Exercise brief
Reply with one number only, the count of lines holding the string "object".

Excerpted data

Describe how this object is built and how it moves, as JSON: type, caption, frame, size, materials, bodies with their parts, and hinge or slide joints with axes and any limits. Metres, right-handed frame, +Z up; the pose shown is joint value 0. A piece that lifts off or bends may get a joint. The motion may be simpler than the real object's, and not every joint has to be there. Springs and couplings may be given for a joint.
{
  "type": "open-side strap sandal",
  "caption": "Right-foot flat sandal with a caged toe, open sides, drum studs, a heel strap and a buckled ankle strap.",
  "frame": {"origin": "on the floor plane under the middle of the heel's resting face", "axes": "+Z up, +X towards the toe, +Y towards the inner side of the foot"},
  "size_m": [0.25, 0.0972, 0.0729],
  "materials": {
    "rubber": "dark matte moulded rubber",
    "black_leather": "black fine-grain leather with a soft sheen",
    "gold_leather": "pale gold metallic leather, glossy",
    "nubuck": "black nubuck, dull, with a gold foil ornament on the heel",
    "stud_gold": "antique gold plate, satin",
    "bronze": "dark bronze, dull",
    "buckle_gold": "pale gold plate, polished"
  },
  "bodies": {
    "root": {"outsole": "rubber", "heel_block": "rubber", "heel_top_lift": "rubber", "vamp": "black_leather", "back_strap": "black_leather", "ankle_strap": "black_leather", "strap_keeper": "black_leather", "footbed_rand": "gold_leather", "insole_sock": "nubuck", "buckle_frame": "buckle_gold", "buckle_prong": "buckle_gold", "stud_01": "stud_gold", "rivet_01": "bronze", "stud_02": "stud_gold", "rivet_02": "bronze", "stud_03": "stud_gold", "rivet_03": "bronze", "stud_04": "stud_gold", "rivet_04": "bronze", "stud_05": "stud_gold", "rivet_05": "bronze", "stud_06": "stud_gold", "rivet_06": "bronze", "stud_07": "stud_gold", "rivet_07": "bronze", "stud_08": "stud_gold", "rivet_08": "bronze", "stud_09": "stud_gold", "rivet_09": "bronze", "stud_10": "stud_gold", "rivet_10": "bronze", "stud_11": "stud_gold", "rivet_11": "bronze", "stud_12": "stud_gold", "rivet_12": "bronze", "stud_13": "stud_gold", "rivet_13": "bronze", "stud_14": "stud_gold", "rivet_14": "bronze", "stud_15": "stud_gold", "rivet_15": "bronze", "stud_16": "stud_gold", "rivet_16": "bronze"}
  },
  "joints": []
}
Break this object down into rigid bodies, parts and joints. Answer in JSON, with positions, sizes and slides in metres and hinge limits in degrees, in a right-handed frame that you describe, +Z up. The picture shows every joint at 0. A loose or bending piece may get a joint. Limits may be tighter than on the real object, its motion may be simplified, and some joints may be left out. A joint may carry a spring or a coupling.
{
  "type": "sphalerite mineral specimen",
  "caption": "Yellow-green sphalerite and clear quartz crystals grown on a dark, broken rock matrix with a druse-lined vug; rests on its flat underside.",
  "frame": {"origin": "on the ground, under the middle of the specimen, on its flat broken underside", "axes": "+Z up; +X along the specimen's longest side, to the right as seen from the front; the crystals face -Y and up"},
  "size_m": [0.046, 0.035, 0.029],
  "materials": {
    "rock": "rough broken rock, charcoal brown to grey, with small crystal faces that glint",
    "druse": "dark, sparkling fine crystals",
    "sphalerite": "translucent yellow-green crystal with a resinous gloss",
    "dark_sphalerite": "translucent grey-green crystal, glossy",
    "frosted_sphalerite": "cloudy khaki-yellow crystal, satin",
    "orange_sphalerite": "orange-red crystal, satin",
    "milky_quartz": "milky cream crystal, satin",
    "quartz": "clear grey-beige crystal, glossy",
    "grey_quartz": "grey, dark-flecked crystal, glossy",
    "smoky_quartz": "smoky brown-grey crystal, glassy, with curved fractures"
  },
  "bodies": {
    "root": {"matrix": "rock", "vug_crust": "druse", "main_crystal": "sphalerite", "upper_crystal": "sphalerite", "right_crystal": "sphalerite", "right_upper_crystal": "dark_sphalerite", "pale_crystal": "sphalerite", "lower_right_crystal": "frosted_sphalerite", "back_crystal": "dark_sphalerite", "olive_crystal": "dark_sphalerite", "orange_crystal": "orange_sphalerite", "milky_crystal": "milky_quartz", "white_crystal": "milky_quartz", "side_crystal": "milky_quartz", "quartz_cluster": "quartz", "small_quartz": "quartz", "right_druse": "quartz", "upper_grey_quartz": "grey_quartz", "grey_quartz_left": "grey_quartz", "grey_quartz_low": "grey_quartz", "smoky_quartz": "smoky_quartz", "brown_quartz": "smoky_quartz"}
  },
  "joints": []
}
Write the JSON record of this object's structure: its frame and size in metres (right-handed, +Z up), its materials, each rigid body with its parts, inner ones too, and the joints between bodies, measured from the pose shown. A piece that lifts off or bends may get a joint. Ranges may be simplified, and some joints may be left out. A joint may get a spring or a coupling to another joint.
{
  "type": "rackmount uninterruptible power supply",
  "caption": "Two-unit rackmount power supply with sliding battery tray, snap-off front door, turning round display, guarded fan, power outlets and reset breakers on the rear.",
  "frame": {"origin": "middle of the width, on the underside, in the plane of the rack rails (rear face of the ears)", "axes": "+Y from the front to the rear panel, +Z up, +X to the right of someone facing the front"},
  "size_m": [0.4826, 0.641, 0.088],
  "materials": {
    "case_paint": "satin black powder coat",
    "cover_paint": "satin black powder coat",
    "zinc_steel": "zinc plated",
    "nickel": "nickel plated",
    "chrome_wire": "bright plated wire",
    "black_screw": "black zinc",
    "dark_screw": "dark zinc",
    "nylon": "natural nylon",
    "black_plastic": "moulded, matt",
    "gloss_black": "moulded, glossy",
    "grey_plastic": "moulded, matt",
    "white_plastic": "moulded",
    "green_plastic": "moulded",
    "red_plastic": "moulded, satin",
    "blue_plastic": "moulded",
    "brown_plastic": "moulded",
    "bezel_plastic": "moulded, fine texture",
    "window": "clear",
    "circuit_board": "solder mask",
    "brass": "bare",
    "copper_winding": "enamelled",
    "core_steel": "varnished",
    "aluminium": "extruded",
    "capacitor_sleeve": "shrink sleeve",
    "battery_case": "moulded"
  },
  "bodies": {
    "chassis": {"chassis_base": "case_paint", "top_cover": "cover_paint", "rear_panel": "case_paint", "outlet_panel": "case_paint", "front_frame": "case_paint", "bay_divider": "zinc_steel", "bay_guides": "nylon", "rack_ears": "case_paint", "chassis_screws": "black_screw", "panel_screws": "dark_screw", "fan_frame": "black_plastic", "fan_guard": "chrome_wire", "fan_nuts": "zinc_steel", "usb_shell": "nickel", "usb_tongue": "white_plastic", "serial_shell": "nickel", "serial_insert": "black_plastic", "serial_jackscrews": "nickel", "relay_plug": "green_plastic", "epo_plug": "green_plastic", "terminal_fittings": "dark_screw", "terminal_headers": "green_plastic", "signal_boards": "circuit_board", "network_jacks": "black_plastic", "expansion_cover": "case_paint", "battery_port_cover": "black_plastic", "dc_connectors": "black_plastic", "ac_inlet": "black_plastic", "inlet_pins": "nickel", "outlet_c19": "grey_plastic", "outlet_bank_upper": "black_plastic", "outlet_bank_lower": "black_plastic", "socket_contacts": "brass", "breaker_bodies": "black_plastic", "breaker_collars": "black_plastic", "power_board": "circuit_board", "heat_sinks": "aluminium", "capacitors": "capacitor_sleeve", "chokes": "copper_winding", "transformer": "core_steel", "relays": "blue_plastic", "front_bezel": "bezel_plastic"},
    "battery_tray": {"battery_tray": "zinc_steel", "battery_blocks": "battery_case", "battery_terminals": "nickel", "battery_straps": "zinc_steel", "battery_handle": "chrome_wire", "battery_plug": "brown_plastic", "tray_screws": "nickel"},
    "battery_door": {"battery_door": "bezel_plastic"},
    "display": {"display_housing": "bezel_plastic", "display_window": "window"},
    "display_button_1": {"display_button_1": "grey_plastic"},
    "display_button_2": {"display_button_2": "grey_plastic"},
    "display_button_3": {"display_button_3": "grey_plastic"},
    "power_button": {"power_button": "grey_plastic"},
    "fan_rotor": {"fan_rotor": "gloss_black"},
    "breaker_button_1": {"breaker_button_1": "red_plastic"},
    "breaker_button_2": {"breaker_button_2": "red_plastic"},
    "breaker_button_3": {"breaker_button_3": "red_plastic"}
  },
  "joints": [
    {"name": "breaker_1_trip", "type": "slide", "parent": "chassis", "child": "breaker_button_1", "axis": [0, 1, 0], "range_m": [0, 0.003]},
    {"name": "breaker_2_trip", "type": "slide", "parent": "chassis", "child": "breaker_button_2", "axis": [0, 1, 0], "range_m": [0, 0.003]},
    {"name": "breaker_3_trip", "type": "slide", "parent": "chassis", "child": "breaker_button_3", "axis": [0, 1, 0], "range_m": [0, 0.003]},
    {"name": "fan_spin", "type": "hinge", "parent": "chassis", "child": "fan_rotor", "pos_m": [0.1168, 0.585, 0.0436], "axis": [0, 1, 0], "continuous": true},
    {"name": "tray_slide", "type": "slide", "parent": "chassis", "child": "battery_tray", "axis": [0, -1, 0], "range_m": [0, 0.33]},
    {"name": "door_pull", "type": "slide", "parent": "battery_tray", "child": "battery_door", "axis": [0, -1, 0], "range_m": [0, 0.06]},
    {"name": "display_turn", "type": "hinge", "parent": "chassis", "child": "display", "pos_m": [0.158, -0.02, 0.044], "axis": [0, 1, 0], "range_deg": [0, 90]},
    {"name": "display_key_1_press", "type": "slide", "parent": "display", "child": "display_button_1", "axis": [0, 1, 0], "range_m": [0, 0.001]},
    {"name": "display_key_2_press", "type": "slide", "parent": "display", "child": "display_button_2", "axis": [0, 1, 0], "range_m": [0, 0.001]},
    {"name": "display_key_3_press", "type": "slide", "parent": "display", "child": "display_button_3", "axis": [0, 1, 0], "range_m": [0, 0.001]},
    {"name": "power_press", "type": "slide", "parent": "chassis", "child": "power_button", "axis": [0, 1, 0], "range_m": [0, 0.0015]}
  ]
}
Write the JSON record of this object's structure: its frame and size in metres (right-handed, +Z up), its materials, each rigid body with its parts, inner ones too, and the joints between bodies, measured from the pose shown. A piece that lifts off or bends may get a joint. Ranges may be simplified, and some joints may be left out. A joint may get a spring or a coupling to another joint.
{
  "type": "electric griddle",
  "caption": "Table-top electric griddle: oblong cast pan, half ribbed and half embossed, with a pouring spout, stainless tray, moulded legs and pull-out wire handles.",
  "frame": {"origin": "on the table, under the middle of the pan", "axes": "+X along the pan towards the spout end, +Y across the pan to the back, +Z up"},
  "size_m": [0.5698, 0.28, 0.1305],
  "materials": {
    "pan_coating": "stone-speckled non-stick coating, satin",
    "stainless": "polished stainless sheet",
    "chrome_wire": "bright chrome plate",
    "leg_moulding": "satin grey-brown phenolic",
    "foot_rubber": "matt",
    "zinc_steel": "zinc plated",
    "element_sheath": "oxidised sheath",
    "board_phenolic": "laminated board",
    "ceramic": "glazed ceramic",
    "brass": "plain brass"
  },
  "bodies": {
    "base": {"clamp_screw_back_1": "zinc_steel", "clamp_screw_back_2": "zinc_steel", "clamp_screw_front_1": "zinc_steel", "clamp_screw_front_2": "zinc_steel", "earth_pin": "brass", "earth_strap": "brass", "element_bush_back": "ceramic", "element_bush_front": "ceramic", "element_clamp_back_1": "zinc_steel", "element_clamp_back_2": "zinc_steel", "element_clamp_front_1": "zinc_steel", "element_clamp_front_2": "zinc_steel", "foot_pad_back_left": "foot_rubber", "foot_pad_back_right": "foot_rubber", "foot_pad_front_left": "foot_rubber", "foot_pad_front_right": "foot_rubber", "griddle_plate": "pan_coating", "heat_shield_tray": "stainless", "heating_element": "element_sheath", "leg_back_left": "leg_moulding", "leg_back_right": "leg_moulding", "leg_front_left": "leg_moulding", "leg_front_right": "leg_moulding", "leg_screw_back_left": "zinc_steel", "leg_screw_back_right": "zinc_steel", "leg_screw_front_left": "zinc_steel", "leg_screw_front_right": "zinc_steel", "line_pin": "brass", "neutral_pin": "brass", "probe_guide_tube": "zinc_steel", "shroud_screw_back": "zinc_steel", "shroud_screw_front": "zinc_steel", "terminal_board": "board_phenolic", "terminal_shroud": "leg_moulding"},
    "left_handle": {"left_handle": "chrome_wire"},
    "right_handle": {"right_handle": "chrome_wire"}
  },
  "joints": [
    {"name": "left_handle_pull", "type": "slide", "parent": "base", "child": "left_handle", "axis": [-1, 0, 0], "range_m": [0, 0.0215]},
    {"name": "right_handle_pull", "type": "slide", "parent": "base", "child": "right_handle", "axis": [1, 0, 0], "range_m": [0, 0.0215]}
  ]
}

Task result
4